What the task asks: Beginning with the first line below, please repeat the material exactly, ending with the line that includes "wire_wing_lean = 17.6".

Given data:
◇ ◇ ◇ ◇

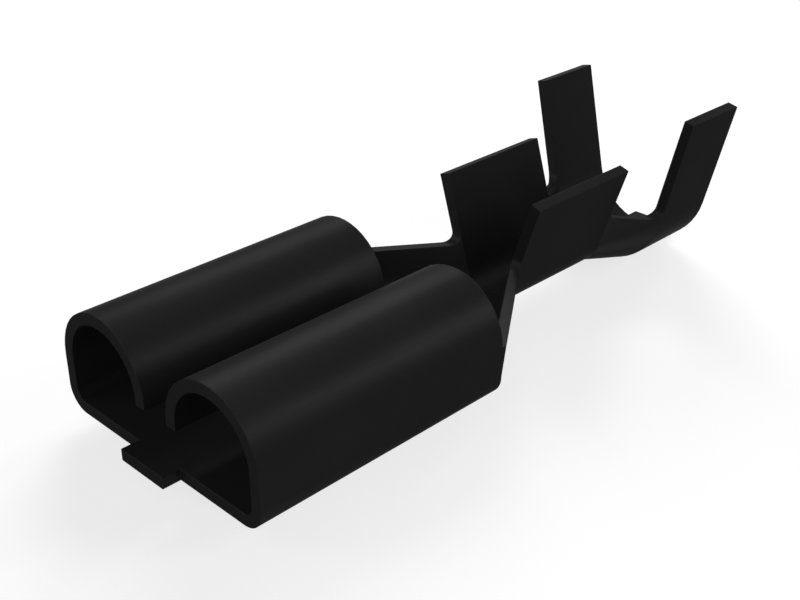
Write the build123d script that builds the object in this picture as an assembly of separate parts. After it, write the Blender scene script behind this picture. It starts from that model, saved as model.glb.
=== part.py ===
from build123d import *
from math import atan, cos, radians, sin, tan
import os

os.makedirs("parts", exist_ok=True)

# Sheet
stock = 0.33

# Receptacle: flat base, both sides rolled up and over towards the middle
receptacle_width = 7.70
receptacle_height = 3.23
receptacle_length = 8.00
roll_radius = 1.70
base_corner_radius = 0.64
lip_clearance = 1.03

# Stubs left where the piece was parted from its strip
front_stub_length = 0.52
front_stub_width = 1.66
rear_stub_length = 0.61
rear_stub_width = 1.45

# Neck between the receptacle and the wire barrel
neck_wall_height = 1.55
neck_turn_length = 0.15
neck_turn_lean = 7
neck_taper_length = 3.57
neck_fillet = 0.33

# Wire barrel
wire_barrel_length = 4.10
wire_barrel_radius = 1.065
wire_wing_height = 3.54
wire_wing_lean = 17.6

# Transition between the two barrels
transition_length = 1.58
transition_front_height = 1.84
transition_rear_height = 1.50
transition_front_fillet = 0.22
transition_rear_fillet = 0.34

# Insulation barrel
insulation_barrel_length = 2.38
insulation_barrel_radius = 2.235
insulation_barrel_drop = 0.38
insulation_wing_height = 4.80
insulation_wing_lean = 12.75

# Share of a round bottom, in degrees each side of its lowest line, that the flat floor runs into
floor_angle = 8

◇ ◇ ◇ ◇

Full answer:
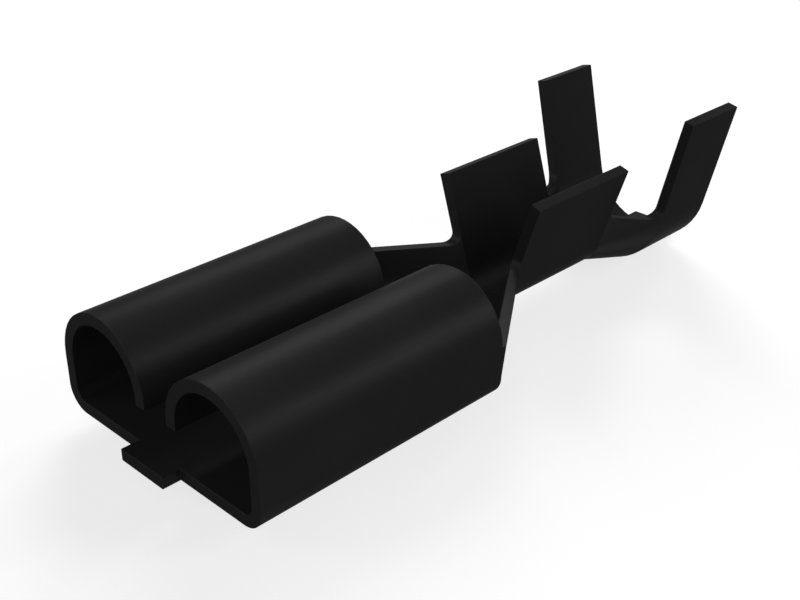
Write the build123d script that builds the object in this picture as an assembly of separate parts. After it, write the Blender scene script behind this picture. It starts from that model, saved as model.glb.
=== part.py ===
from build123d import *
from math import atan, cos, radians, sin, tan
import os

os.makedirs("parts", exist_ok=True)

# Sheet
stock = 0.33

# Receptacle: flat base, both sides rolled up and over towards the middle
receptacle_width = 7.70
receptacle_height = 3.23
receptacle_length = 8.00
roll_radius = 1.70
base_corner_radius = 0.64
lip_clearance = 1.03

# Stubs left where the piece was parted from its strip
front_stub_length = 0.52
front_stub_width = 1.66
rear_stub_length = 0.61
rear_stub_width = 1.45

# Neck between the receptacle and the wire barrel
neck_wall_height = 1.55
neck_turn_length = 0.15
neck_turn_lean = 7
neck_taper_length = 3.57
neck_fillet = 0.33

# Wire barrel
wire_barrel_length = 4.10
wire_barrel_radius = 1.065
wire_wing_height = 3.54
wire_wing_lean = 17.6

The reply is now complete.